Bad Guy Social Media

Und wenn es schon mal ein beschissener wabbelige-Nudeln Tag ist, dann lässt der nächste Knacks erst recht nicht auf sich warten.

LinkedIn sagt: “Hey, Christina! Schau doch mal bei Anneliese So-und-so vorbei und gratuliere ihr zum ihrem megageilen neuen Job!” Huch, was ist denn da passiert? Klick.

Sie macht jetzt WAAAS? Von genau dem Job habe ich schon immer geträumt! Ja ehrlich, schon immer! Indianerehrenwort. Oh Mann, wär ich nur damals in Brüssel geblieben…

War früher wirklich immer alles besser?

Dazu muss man wissen: als ich mein Praktikum in Brüssel im Presseteam der EU-Kommission gemacht habe, wurde ich danach für einige Zeit übernommen. Wie lange ich bleiben würde, war nicht klar, in welcher Position ebenfalls nicht. Was jedoch feststand war, dass ich immer erst am Freitag den Arbeitsvertrag für die kommende Woche unterschreiben würde… Zeitarbeit vom feinsten.
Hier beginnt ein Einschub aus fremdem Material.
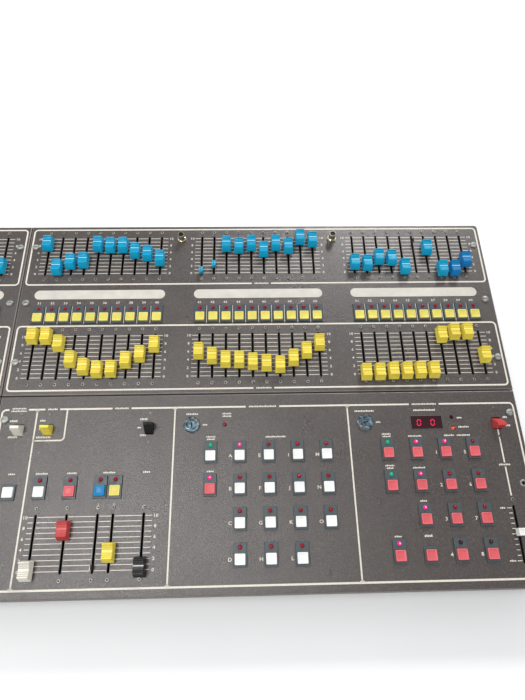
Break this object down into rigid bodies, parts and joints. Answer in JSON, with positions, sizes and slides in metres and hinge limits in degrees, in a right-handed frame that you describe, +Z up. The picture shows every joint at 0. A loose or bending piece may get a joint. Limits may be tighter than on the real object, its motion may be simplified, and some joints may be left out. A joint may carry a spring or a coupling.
{
  "type": "lighting control desk",
  "caption": "Sloping two-preset lighting desk with coloured fader banks, flash buttons, masters, memory and chaser buttons, key switches and a small digit display.",
  "frame": {"origin": "middle of the desk's footprint, at the bottom of its feet", "axes": "+X to the operator's right, along the desk's length; +Y away from the operator; +Z up"},
  "size_m": [1.3616, 0.5062, 0.1474],
  "materials": {
    "panel_paint": "fine textured satin",
    "case_paint": "satin",
    "plated_steel": "zinc plated",
    "screw_steel": "plated",
    "fader_metal": "plated",
    "bezel_plastic": "fine matt",
    "strip_film": "matt",
    "led_lens": "clear tinted",
    "smoked_window": "polished",
    "digit_block": "matt",
    "lock_chrome": "polished",
    "key_chrome": "polished",
    "switch_black": "matt",
    "socket_brass": "nickelled, worn",
    "board_green": "satin",
    "supply_steel": "plated",
    "connector_black": "satin",
    "rubber": "matt",
    "cap_blue": "satin",
    "cap_yellow": "satin",
    "cap_cream": "satin",
    "cap_red": "satin",
    "cap_black": "satin",
    "cap_white": "satin",
    "button_yellow": "satin",
    "button_red": "satin",
    "button_blue": "satin",
    "button_white": "satin"
  },
  "bodies": {
    "desk": {"base_tray": "case_paint", "left_end_panel": "case_paint", "right_end_panel": "case_paint", "rear_panel": "case_paint", "centre_bulkhead": "plated_steel", "panel_brackets": "plated_steel", "support_rails": "plated_steel", "left_preset_panel": "panel_paint", "right_preset_panel": "panel_paint", "playback_panel": "panel_paint", "control_panel": "panel_paint", "panel_screws": "screw_steel", "control_screws": "screw_steel", "fader_bodies": "fader_metal", "button_housings": "bezel_plastic", "write_on_strips": "strip_film", "leds": "led_lens", "display_window": "smoked_window", "display_digits": "digit_block", "key_lock_bodies": "lock_chrome", "paddle_switch_bodies": "switch_black", "lamp_sockets": "socket_brass", "circuit_boards": "board_green", "processor_board": "board_green", "power_supply": "supply_steel", "output_connectors": "connector_black", "mains_inlet": "connector_black", "rubber_feet": "rubber"},
    "left_preset_one_faders": {"left_preset_one_faders": "cap_blue"},
    "left_preset_two_faders": {"left_preset_two_faders": "cap_yellow"},
    "preset_one_low_faders": {"preset_one_low_faders": "cap_blue"},
    "preset_one_high_faders": {"preset_one_high_faders": "cap_blue"},
    "preset_two_low_faders": {"preset_two_low_faders": "cap_yellow"},
    "preset_two_high_faders": {"preset_two_high_faders": "cap_yellow"},
    "channel_31_preset_one_fader": {"channel_31_preset_one_fader": "cap_blue"},
    "channel_31_preset_two_fader": {"channel_31_preset_two_fader": "cap_yellow"},
    "playback_faders": {"playback_faders": "cap_cream"},
    "memory_master_fader": {"memory_master_fader": "cap_cream"},
    "chase_master_fader": {"chase_master_fader": "cap_red"},
    "preset_one_master_fader": {"preset_one_master_fader": "fader_metal"},
    "preset_two_master_fader": {"preset_two_master_fader": "cap_yellow"},
    "grand_master_fader": {"grand_master_fader": "cap_black"},
    "chase_speed_fader": {"chase_speed_fader": "cap_white"},
    "flash_buttons": {"flash_buttons": "button_yellow"},
    "channel_31_flash_button": {"channel_31_flash_button": "button_yellow"},
    "memory_buttons": {"memory_buttons": "button_white"},
    "chase_buttons": {"chase_buttons": "button_red"},
    "hold_button": {"hold_button": "button_red"},
    "step_button": {"step_button": "button_red"},
    "clear_button": {"clear_button": "button_white"},
    "memory_master_button": {"memory_master_button": "button_white"},
    "chase_master_button": {"chase_master_button": "button_red"},
    "preset_one_button": {"preset_one_button": "button_blue"},
    "preset_two_button": {"preset_two_button": "button_yellow"},
    "playback_mode_paddle": {"playback_mode_paddle": "cap_cream"},
    "flash_mode_paddle": {"flash_mode_paddle": "cap_yellow"},
    "blackout_paddle": {"blackout_paddle": "cap_black"},
    "speed_range_paddle": {"speed_range_paddle": "cap_red"},
    "memory_key_plug": {"memory_key_plug": "key_chrome"},
    "chase_key_plug": {"chase_key_plug": "key_chrome"}
  },
  "joints": [
    {"name": "left_preset_one_slide", "type": "slide", "parent": "desk", "child": "left_preset_one_faders", "axis": [0, 0.9903, 0.1392], "range_m": [-0.0102, 0.0498]},
    {"name": "left_preset_two_slide", "type": "slide", "parent": "desk", "child": "left_preset_two_faders", "axis": [0, 0.9903, 0.1392], "range_m": [0, 0.06]},
    {"name": "preset_one_low_slide", "type": "slide", "parent": "desk", "child": "preset_one_low_faders", "axis": [0, 0.9903, 0.1392], "range_m": [-0.0006, 0.039]},
    {"name": "preset_one_high_slide", "type": "slide", "parent": "desk", "child": "preset_one_high_faders", "axis": [0, 0.9903, 0.1392], "range_m": [-0.0294, 0.0036]},
    {"name": "preset_two_low_slide", "type": "slide", "parent": "desk", "child": "preset_two_low_faders", "axis": [0, 0.9903, 0.1392], "range_m": [-0.0006, 0.0366]},
    {"name": "preset_two_high_slide", "type": "slide", "parent": "desk", "child": "preset_two_high_faders", "axis": [0, 0.9903, 0.1392], "range_m": [-0.0264, 0.0012]},
    {"name": "channel_31_preset_one_slide", "type": "slide", "parent": "desk", "child": "channel_31_preset_one_fader", "axis": [0, 0.9903, 0.1392], "range_m": [-0.0474, 0.0126]},
    {"name": "channel_31_preset_two_slide", "type": "slide", "parent": "desk", "child": "channel_31_preset_two_fader", "axis": [0, 0.9903, 0.1392], "range_m": [-0.0582, 0.0018]},
    {"name": "playback_slide", "type": "slide", "parent": "desk", "child": "playback_faders", "axis": [0, 0.9903, 0.1392], "range_m": [0, 0.06]},
    {"name": "memory_master_slide", "type": "slide", "parent": "desk", "child": "memory_master_fader", "axis": [0, 0.9903, 0.1392], "range_m": [-0.0012, 0.0588]},
    {"name": "chase_master_slide", "type": "slide", "parent": "desk", "child": "chase_master_fader", "axis": [0, 0.9903, 0.1392], "range_m": [-0.0444, 0.0156]},
    {"name": "preset_one_master_slide", "type": "slide", "parent": "desk", "child": "preset_one_master_fader", "axis": [0, 0.9903, 0.1392], "range_m": [-0.0036, 0.0564]},
    {"name": "preset_two_master_slide", "type": "slide", "parent": "desk", "child": "preset_two_master_fader", "axis": [0, 0.9903, 0.1392], "range_m": [-0.0192, 0.0408]},
    {"name": "grand_master_slide", "type": "slide", "parent": "desk", "child": "grand_master_fader", "axis": [0, 0.9903, 0.1392], "range_m": [-0.003, 0.057]},
    {"name": "chase_speed_slide", "type": "slide", "parent": "desk", "child": "chase_speed_fader", "axis": [0, 0.9903, 0.1392], "range_m": [-0.0318, 0.0282]},
    {"name": "flash_press", "type": "slide", "parent": "desk", "child": "flash_buttons", "axis": [0, -0.1392, 0.9903], "range_m": [-0.0018, 0], "stiffness_N_per_m": 22200, "springref_m": 0.001},
    {"name": "channel_31_flash_press", "type": "slide", "parent": "desk", "child": "channel_31_flash_button", "axis": [0, -0.1392, 0.9903], "range_m": [-0.0018, 0], "stiffness_N_per_m": 300, "springref_m": 0.001},
    {"name": "memory_press", "type": "slide", "parent": "desk", "child": "memory_buttons", "axis": [0, -0.1392, 0.9903], "range_m": [-0.0018, 0], "stiffness_N_per_m": 4800, "springref_m": 0.001},
    {"name": "chase_press", "type": "slide", "parent": "desk", "child": "chase_buttons", "axis": [0, -0.1392, 0.9903], "range_m": [-0.0018, 0], "stiffness_N_per_m": 4200, "springref_m": 0.001},
    {"name": "hold_press", "type": "slide", "parent": "desk", "child": "hold_button", "axis": [0, -0.1392, 0.9903], "range_m": [-0.0018, 0], "stiffness_N_per_m": 300, "springref_m": 0.001},
    {"name": "step_press", "type": "slide", "parent": "desk", "child": "step_button", "axis": [0, -0.1392, 0.9903], "range_m": [-0.0018, 0], "stiffness_N_per_m": 300, "springref_m": 0.001},
    {"name": "clear_press", "type": "slide", "parent": "desk", "child": "clear_button", "axis": [0, -0.1392, 0.9903], "range_m": [-0.0018, 0], "stiffness_N_per_m": 300, "springref_m": 0.001},
    {"name": "memory_master_press", "type": "slide", "parent": "desk", "child": "memory_master_button", "axis": [0, -0.1392, 0.9903], "range_m": [-0.0018, 0], "stiffness_N_per_m": 300, "springref_m": 0.001},
    {"name": "chase_master_press", "type": "slide", "parent": "desk", "child": "chase_master_button", "axis": [0, -0.1392, 0.9903], "range_m": [-0.0018, 0], "stiffness_N_per_m": 300, "springref_m": 0.001},
    {"name": "preset_one_press", "type": "slide", "parent": "desk", "child": "preset_one_button", "axis": [0, -0.1392, 0.9903], "range_m": [-0.0018, 0], "stiffness_N_per_m": 300, "springref_m": 0.001},
    {"name": "preset_two_press", "type": "slide", "parent": "desk", "child": "preset_two_button", "axis": [0, -0.1392, 0.9903], "range_m": [-0.0018, 0], "stiffness_N_per_m": 300, "springref_m": 0.001},
    {"name": "playback_mode_paddle_tilt", "type": "hinge", "parent": "desk", "child": "playback_mode_paddle", "pos_m": [0.0305, -0.05807, 0.08791], "axis": [1, 0, 0], "range_deg": [-10.5, 17.5]},
    {"name": "flash_mode_paddle_tilt", "type": "hinge", "parent": "desk", "child": "flash_mode_paddle", "pos_m": [0.0673, -0.05807, 0.08791], "axis": [1, 0, 0], "range_deg": [-10, 18]},
    {"name": "blackout_paddle_tilt", "type": "hinge", "parent": "desk", "child": "blackout_paddle", "pos_m": [0.1961, -0.05807, 0.08791], "axis": [1, 0, 0], "range_deg": [-3, 25]},
    {"name": "speed_range_paddle_tilt", "type": "hinge", "parent": "desk", "child": "speed_range_paddle", "pos_m": [0.6485, -0.05807, 0.08791], "axis": [1, 0, 0], "range_deg": [-28, 0]},
    {"name": "memory_key_turn", "type": "hinge", "parent": "desk", "child": "memory_key_plug", "pos_m": [0.2502, -0.05499, 0.09188], "axis": [0, -0.1392, 0.9903], "range_deg": [-80, 0]},
    {"name": "chase_key_turn", "type": "hinge", "parent": "desk", "child": "chase_key_plug", "pos_m": [0.4755, -0.05499, 0.09188], "axis": [0, -0.1392, 0.9903], "range_deg": [0, 80]}
  ]
}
Zu der Zeit bezog sich mein Jobneid natürlich auf alle, die den Luxus eines festen oder zumindest mal 2- oder 3-Jahresvertrags hatten.

Aber was soll’s, die Arbeit hat riesigen Spaß gemacht! Viel Journalistenkontakt, jeden Tag die großen Themen, jede Woche hochrangiger Besuch – von Merkel über Putin bis Ban Ki Moon. Am Anfang zumindest. Irgendwann wurden meine Aufgaben immer langweiliger, immer anspruchsloser. Ich wollte mich weiterentwickeln und irgendwie vorankommen – aber davon konnte nicht die Rede sein.

Heimatgefühle

Ich spielte damals ohnehin mit dem Gedanken, wieder nach Deutschland zu gehen. Zurück “nach Hause” – oder was auch immer von meinem Zuhause-Gefühl übrig geblieben war. Schluss mit halben Sachen: ich wollte nur noch eine Heimat, und nur eine Anschrift haben! Und es klappte sogar, ich ergatterte eine grandiose Stelle, gegen die die Zeitarbeit in Brüssel total abschmierte.
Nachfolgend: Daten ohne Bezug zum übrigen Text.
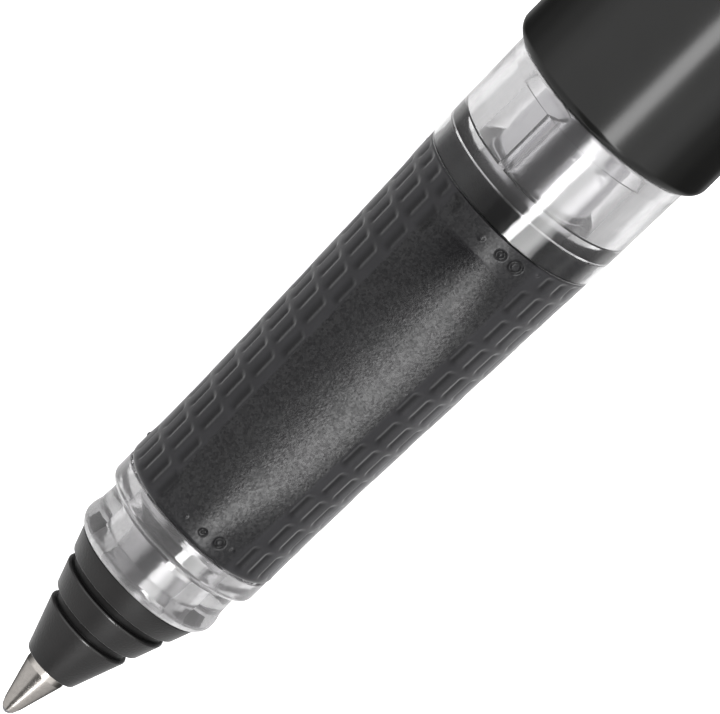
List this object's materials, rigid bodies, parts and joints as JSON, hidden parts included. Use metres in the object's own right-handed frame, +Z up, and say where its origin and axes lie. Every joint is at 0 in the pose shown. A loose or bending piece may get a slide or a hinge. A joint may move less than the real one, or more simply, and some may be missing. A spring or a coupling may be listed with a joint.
{
  "type": "gel pen",
  "caption": "Stick gel pen with a stainless ball point, black nose cone, clear front section, textured rubber grip, black barrel and clip cap posted on the tail.",
  "frame": {"origin": "the writing point: the front of the writing ball, on the pen's axis", "axes": "+X from the writing point to the tail along the pen's axis, +Z up with the pen lying on its barrel and the edge of its clip"},
  "size_m": [0.164, 0.0147, 0.0126],
  "materials": {
    "tungsten_carbide": "polished ball",
    "stainless_steel": "turned",
    "milky_plastic": "smooth, milky",
    "grey_tube": "smooth",
    "black_ink": "gel",
    "clear_grease": "grease",
    "matt_black_plastic": "matt moulded",
    "clear_plastic": "clear moulded",
    "black_rubber": "spark-eroded grain",
    "seal_rubber": "moulded",
    "gloss_black_plastic": "polished",
    "liner_plastic": "smooth"
  },
  "bodies": {
    "barrel": {"barrel": "gloss_black_plastic", "refill_buffer": "seal_rubber", "barrel_tail_plug": "gloss_black_plastic"},
    "refill": {"tip_socket": "stainless_steel", "tip_spring": "stainless_steel", "refill_joiner": "milky_plastic", "refill_tube": "grey_tube", "ink_column": "black_ink", "ink_follower": "clear_grease", "refill_stopper": "milky_plastic"},
    "ball": {"writing_ball": "tungsten_carbide"},
    "section": {"nose_cone": "matt_black_plastic", "front_section": "clear_plastic", "section_seal": "seal_rubber", "rubber_grip": "black_rubber"},
    "cap": {"cap_shell": "gloss_black_plastic", "cap_liner": "liner_plastic", "cap_tip_pad": "seal_rubber", "cap_crown": "gloss_black_plastic"},
    "clip": {"pocket_clip": "gloss_black_plastic"}
  },
  "joints": [
    {"name": "refill_slide", "type": "slide", "parent": "barrel", "child": "refill", "axis": [-1, 0, 0], "range_m": [0, 0.0045]},
    {"name": "section_unscrew", "type": "hinge", "parent": "refill", "child": "section", "pos_m": [0.04375, 0, 0], "axis": [-1, 0, 0], "range_deg": [0, 1080]},
    {"name": "ball_roll", "type": "hinge", "parent": "refill", "child": "ball", "pos_m": [0.00035, 0, 0], "axis": [0, 1, 0], "continuous": true},
    {"name": "cap_slide", "type": "slide", "parent": "barrel", "child": "cap", "axis": [1, 0, 0], "range_m": [0, 0.03]},
    {"name": "clip_flex", "type": "hinge", "parent": "cap", "child": "clip", "pos_m": [0.15742, 0.00539, -0.00333], "axis": [0, -0.5255, -0.8508], "range_deg": [0, 4], "stiffness_Nm_per_rad": 0.9}
  ],
  "couplings": [
    {"joint": "section_unscrew", "follows": "refill_slide", "rad_per_m": 4188.8}
  ]
}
Meine Entscheidung, den “besseren” Job zu nehmen, habe ich eigentlich nie bereut. Nicht, als ich mal wieder eine Brüsseler Stellenanzeige für ein unbezahltes Praktikum sah, in der es hieß: “Doktoranden werden bevorzugt” (haha, nix bezahlen, aber Doktoranden fordern). Nicht, als meine Freunde in Brüssel mir erzählten, dass sie sich weiterhin an Sekretärinnenjobs klammern, weil sie die Hoffnung nicht aufgeben, es könnte etwas besserers aufploppen. Und auch nicht, als mein Bekannter mir erzählte, dass er jetzt, nach 7 Monaten Arbeitslosigkeit zurück in seine Heimat geht, weil er sich ohne geregeltes Einkommen die horrenden Mieten nicht mehr leisten kann.
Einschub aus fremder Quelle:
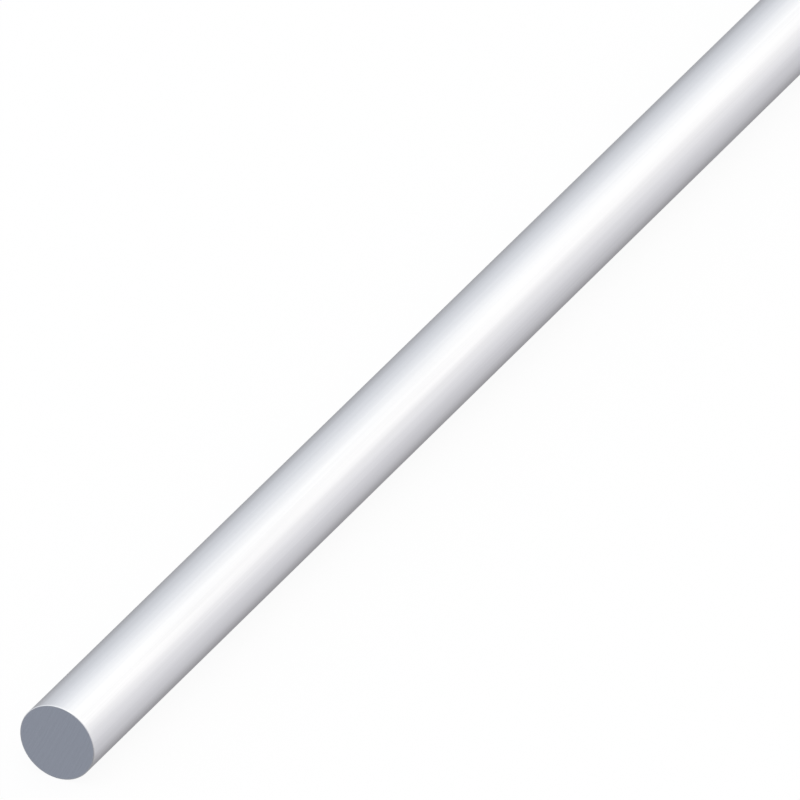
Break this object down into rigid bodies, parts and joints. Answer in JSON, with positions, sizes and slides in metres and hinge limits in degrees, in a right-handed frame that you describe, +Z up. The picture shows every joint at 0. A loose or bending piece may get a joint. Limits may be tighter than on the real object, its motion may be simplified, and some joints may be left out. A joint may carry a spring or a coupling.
{
  "type": "round metal bar",
  "caption": "Solid round metal bar stock, straight, cut square and deburred at both ends, for clamping, turning or use as a rod.",
  "frame": {"origin": "on the bar's axis, midway between its two cut faces", "axes": "+X along the bar's axis, +Y level across it, +Z up"},
  "size_m": [1, 0.02, 0.02],
  "materials": {
    "bar_metal": "bright drawn, faint lengthwise draw lines, fine-sawn deburred ends"
  },
  "bodies": {
    "root": {"round_bar": "bar_metal"}
  },
  "joints": []
}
Wie gut es einem geht, wenn man sich in seiner Entscheidung bestätigt fühlt. Im Vergleich.

Und da liegt nämlich der springende Punkt: im Vergleich. Denn so ein Vergleich hat seine Schattenseiten.

Es kommt nämlich immer ein anderer daher, gegen den man abstinkt. Und zwar immer dann, wenn es einem ohnehin schon scheiße geht. Dann klatscht einem dieses bescheuerte LinkedIn, [wahlweise auch Xing, Twitter oder Facebook] 15 andere Vergleiche vor den Latz, wie halt eben “Gratuliere Anneliese So-und-so zum neuen Job! Denn die rettet jetzt die Welt, macht in High-Heels Karriere und sieht dabei noch FA-BEL-HAFT aus!” Nicht draufklicken aus Selbstschutz? Pah, keine Option.

Das hätte ich sein können

Ja ja, ganz bestimmt. Wenn ich nur damals geblieben wäre. Kann doch im Nachhinein alles gar nicht so schlimm gewesen sein. Hätte ich einfach mal länger durchgehalten.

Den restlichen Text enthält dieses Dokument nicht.